Defacing books is a deplorable habit, though I’m sure I wasn’t the first child to take a pencil to Dick Bruna’s deceptively simple illustrations. Miffy the rabbit made her debut in print in the mid-1950s, but it was 1967 when I received a copy of Miffy in the snow. I know this because my mother helpfully inscribed my name and the date on the inside front cover – a practice she continues to this day.
My own rather haphazard scribblings haven’t done much to improve my now battered copy of the book. (Of course it might have been my brother, then aged two, who did the damage.) No wonder one of the illustrations depicts Miffy with two huge tears rolling down her face.
Bruna’s now instantly recognisable style remains hugely appealing to all ages.
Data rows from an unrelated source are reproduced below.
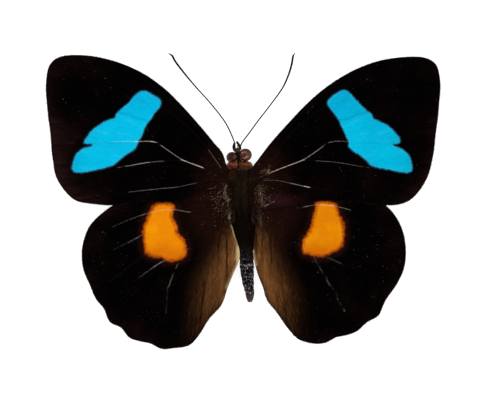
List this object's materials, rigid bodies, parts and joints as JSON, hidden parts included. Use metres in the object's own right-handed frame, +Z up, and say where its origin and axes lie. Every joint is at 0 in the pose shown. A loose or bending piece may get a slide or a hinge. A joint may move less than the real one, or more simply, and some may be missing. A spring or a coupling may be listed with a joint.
{
  "type": "spread butterfly specimen",
  "caption": "Dried butterfly with its wings spread flat, black with blue bands and orange patches, resting on its underside.",
  "frame": {"origin": "on the surface that the specimen rests on, under the middle of its spread outline", "axes": "+X towards the tip of the insect's right forewing, +Y past its head, +Z up"},
  "size_m": [0.0583, 0.0438, 0.0056],
  "materials": {
    "forewing_scales": "matte",
    "hindwing_scales": "matte",
    "body_hair": "matte",
    "abdomen_scales": "matte",
    "head_hair": "matte",
    "eye_brown": "satin",
    "collar_rust": "matte",
    "horn_black": "satin"
  },
  "bodies": {
    "root": {"forewing_left": "forewing_scales", "forewing_right": "forewing_scales", "hindwing_left": "hindwing_scales", "hindwing_right": "hindwing_scales", "thorax": "body_hair", "neck": "body_hair", "shoulder_flap_left": "body_hair", "shoulder_flap_right": "body_hair", "abdomen": "abdomen_scales", "head": "head_hair", "palp_left": "head_hair", "palp_right": "head_hair", "eye_left": "eye_brown", "eye_right": "eye_brown", "collar_lobe_left": "collar_rust", "collar_lobe_right": "collar_rust", "antenna_left": "horn_black", "antenna_right": "horn_black", "proboscis": "horn_black", "foreleg_left": "horn_black", "foreleg_right": "horn_black", "midleg_left": "horn_black", "midleg_right": "horn_black", "hindleg_left": "horn_black", "hindleg_right": "horn_black"}
  },
  "joints": []
}
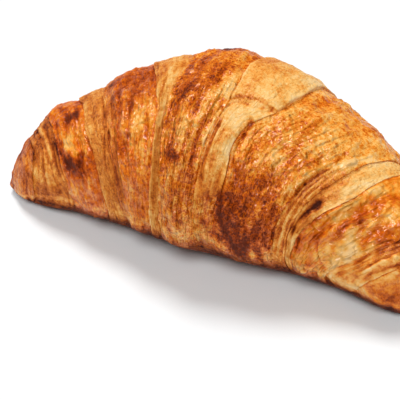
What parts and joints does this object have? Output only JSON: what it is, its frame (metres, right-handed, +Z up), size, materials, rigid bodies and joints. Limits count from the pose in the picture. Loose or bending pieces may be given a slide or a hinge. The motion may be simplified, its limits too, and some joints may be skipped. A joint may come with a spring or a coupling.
{
  "type": "croissant",
  "caption": "Whole baked croissant: a plump, gently curved crescent of rolled laminated dough with overlapping wraps, tapered ends and a flat underside.",
  "frame": {"origin": "centre of the flat underside: the middle of the length and depth, at the height of the surface that the croissant lies on", "axes": "+X from the left tip to the right tip, +Y towards the outside of the bend (the back), +Z up"},
  "size_m": [0.1706, 0.0816, 0.0639],
  "materials": {
    "baked_crust": "egg-washed, baked golden brown, satin gloss on the wraps and matt where the layers show"
  },
  "bodies": {
    "root": {"croissant": "baked_crust"}
  },
  "joints": []
}
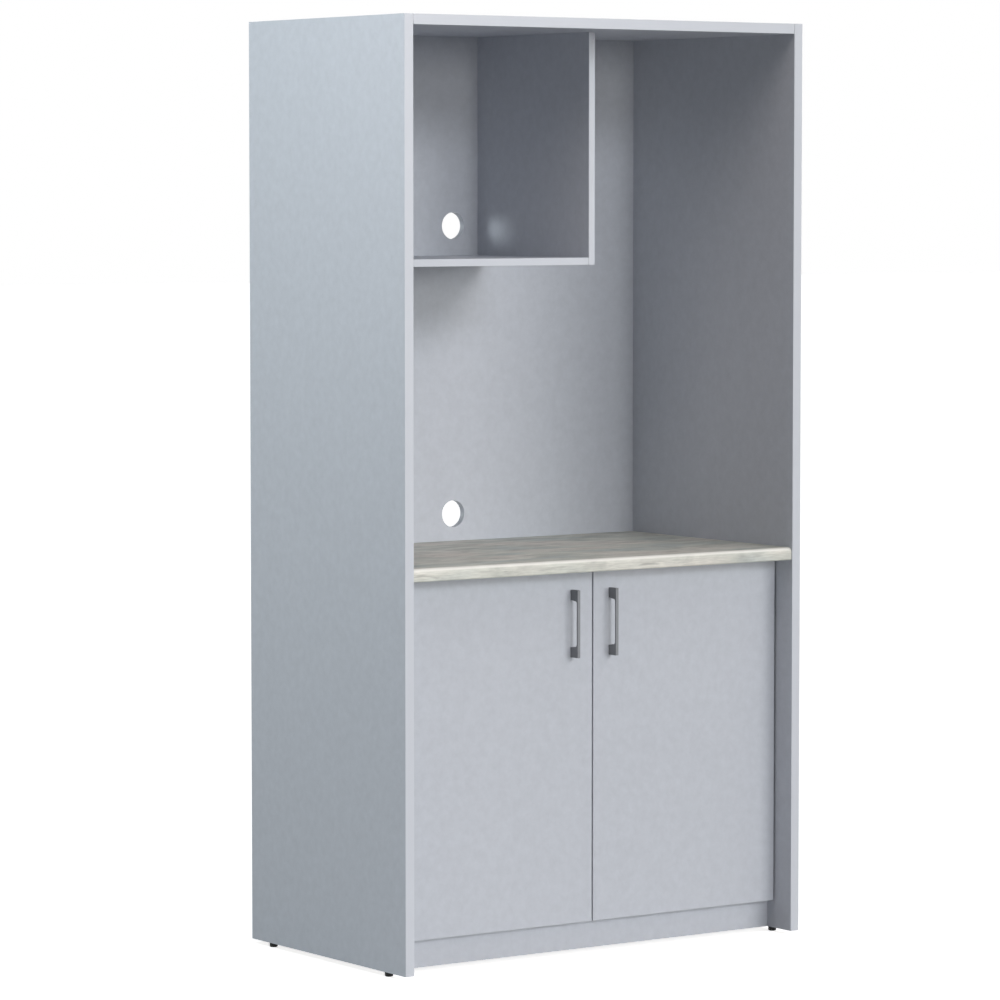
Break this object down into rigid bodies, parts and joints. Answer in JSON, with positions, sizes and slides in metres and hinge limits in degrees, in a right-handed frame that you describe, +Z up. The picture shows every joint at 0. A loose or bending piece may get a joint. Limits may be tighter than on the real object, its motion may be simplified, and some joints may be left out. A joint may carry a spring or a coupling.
{
  "type": "dish cabinet",
  "caption": "Tall kitchen cabinet with an open bay, an upper niche, a worktop and a base closed by hinged doors.",
  "frame": {"origin": "on the floor, at the middle of the cabinet's outline", "axes": "+Z up, -Y is the front with the doors, +X to the right seen from the front"},
  "size_m": [1.044, 0.6, 2],
  "materials": {
    "board": "chipboard faced with fine textured light blue-grey melamine",
    "door_board": "chipboard faced with fine textured light blue-grey melamine",
    "edge_band": "light blue-grey plastic edge band",
    "worktop": "chipboard with matt laminate in streaked grey and beige stone",
    "handle_metal": "satin dark grey metal",
    "foot": "black plastic",
    "dowel": "beech",
    "zinc": "zinc die casting",
    "screw_steel": "bright zinc plated steel",
    "hinge_steel": "nickel plated steel"
  },
  "bodies": {
    "carcass": {"back_panel": "board", "base_shelf": "board", "bottom_panel": "board", "cam_bolts": "screw_steel", "cam_locks": "zinc", "carcass_edge_bands": "edge_band", "dowels": "dowel", "foot_inserts": "zinc", "front_stretcher": "board", "hinge_arm_pins": "screw_steel", "hinge_arm_screws": "screw_steel", "hinge_plate_screws": "screw_steel", "left_lower_hinge_arm": "hinge_steel", "left_mounting_plates": "hinge_steel", "left_side_panel": "board", "left_upper_hinge_arm": "hinge_steel", "niche_divider": "board", "niche_shelf": "board", "plinth": "board", "rear_stretcher": "board", "right_lower_hinge_arm": "hinge_steel", "right_mounting_plates": "hinge_steel", "right_side_panel": "board", "right_upper_hinge_arm": "hinge_steel", "shelf_pins": "screw_steel", "top_panel": "board", "worktop": "worktop", "worktop_screws": "screw_steel"},
    "left_outer_links": {"left_lower_outer_link": "hinge_steel", "left_upper_outer_link": "hinge_steel"},
    "left_inner_links": {"left_lower_inner_link": "hinge_steel", "left_upper_inner_link": "hinge_steel", "left_slide_pins": "screw_steel"},
    "left_door": {"left_door": "door_board", "left_door_edge_bands": "edge_band", "left_handle": "handle_metal", "left_handle_screws": "screw_steel", "left_cup_pins": "screw_steel", "left_cup_screws": "screw_steel", "left_lower_hinge_cup": "hinge_steel", "left_upper_hinge_cup": "hinge_steel"},
    "right_outer_links": {"right_lower_outer_link": "hinge_steel", "right_upper_outer_link": "hinge_steel"},
    "right_inner_links": {"right_lower_inner_link": "hinge_steel", "right_upper_inner_link": "hinge_steel", "right_slide_pins": "screw_steel"},
    "right_door": {"right_door": "door_board", "right_door_edge_bands": "edge_band", "right_handle": "handle_metal", "right_handle_screws": "screw_steel", "right_cup_pins": "screw_steel", "right_cup_screws": "screw_steel", "right_lower_hinge_cup": "hinge_steel", "right_upper_hinge_cup": "hinge_steel"},
    "front_left_foot": {"front_left_foot": "foot"},
    "rear_left_foot": {"rear_left_foot": "foot"},
    "front_right_foot": {"front_right_foot": "foot"},
    "rear_right_foot": {"rear_right_foot": "foot"}
  },
  "joints": [
    {"name": "left_outer_link_turn", "type": "hinge", "parent": "carcass", "child": "left_outer_links", "pos_m": [-0.4665, -0.203, 0.4495], "axis": [0, 0, -1], "range_deg": [-21.7, 0]},
    {"name": "left_door_turn", "type": "hinge", "parent": "left_outer_links", "child": "left_door", "pos_m": [-0.4865, -0.2287, 0.4495], "axis": [0, 0, -1], "range_deg": [0, 111.6]},
    {"name": "left_inner_link_turn", "type": "hinge", "parent": "carcass", "child": "left_inner_links", "pos_m": [-0.471, -0.209, 0.4495], "axis": [0, 0, -1], "range_deg": [-5.9, 0]},
    {"name": "right_outer_link_turn", "type": "hinge", "parent": "carcass", "child": "right_outer_links", "pos_m": [0.4665, -0.203, 0.4495], "axis": [0, 0, 1], "range_deg": [-21.7, 0]},
    {"name": "right_door_turn", "type": "hinge", "parent": "right_outer_links", "child": "right_door", "pos_m": [0.4865, -0.2287, 0.4495], "axis": [0, 0, 1], "range_deg": [0, 111.6]},
    {"name": "right_inner_link_turn", "type": "hinge", "parent": "carcass", "child": "right_inner_links", "pos_m": [0.471, -0.209, 0.4495], "axis": [0, 0, 1], "range_deg": [-5.9, 0]},
    {"name": "front_left_foot_travel", "type": "slide", "parent": "carcass", "child": "front_left_foot", "axis": [0, 0, -1], "range_m": [0, 0.01]},
    {"name": "rear_left_foot_travel", "type": "slide", "parent": "carcass", "child": "rear_left_foot", "axis": [0, 0, -1], "range_m": [0, 0.01]},
    {"name": "front_right_foot_travel", "type": "slide", "parent": "carcass", "child": "front_right_foot", "axis": [0, 0, -1], "range_m": [0, 0.01]},
    {"name": "rear_right_foot_travel", "type": "slide", "parent": "carcass", "child": "rear_right_foot", "axis": [0, 0, -1], "range_m": [0, 0.01]}
  ],
  "couplings": [
    {"joint": "left_outer_link_turn", "follows": "left_door_turn", "ratio": -0.19355},
    {"joint": "left_inner_link_turn", "follows": "left_door_turn", "ratio": -0.052419},
    {"joint": "right_outer_link_turn", "follows": "right_door_turn", "ratio": -0.19355},
    {"joint": "right_inner_link_turn", "follows": "right_door_turn", "ratio": -0.052419}
  ]
}
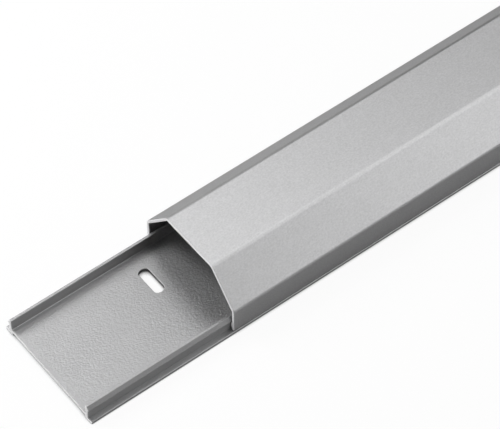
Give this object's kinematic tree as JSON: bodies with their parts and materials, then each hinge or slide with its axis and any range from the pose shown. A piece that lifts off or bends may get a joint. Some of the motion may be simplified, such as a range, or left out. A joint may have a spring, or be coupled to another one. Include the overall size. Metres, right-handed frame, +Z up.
{
  "type": "aluminium cable duct",
  "caption": "Angular aluminium cable duct for a floor, skirting or wall: a slotted base strip and a clip-on cover that slides along it, with room for cables between them.",
  "frame": {"origin": "on the floor, at the middle of the whole box", "axes": "+X along the duct, from the bared end of the base towards the end that the cover overhangs; +Z up, from the base's underside to the cover's flat top"},
  "size_m": [1.16, 0.05, 0.026],
  "materials": {
    "base_aluminium": "satin",
    "cover_aluminium": "satin"
  },
  "bodies": {
    "base": {"base_strip": "base_aluminium"},
    "cover": {"clip_on_cover": "cover_aluminium"}
  },
  "joints": [
    {"name": "cover_slide", "type": "slide", "parent": "base", "child": "cover", "axis": [1, 0, 0], "range_m": [-0.06, 1.045]}
  ]
}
Animal characters – rabbits, birds, pigs – are outlined in reassuringly firm black lines and presented against solid colour backgrounds with few adornments. (Plenty of room there for infantile doodles.) How does he manage to instil so much character into a rabbit face that is little more than an oval, with two currants for eyes and a flattened x for a mouth?
Many years later, when I started buying Miffy books for other kids, I realised that Miffy had undergone a bit of metamorphosis over the decades. In the more recent books her face appears more circular and the ears less pointy; Miffy’s mouth is smaller too.
In 2006/07 the V&A Museum of Childhood in London held a celebration of Dick Bruna’s work, where I discovered that the prolific Dutch illustrator had also designed hundreds of book jackets, including a range for Georges Simenon’s Maigret series. I’d love to get my hands on one of those, but in the mean time I’ll enjoy my vintage books, Miffy bookmarks and Miffy fridge magnet.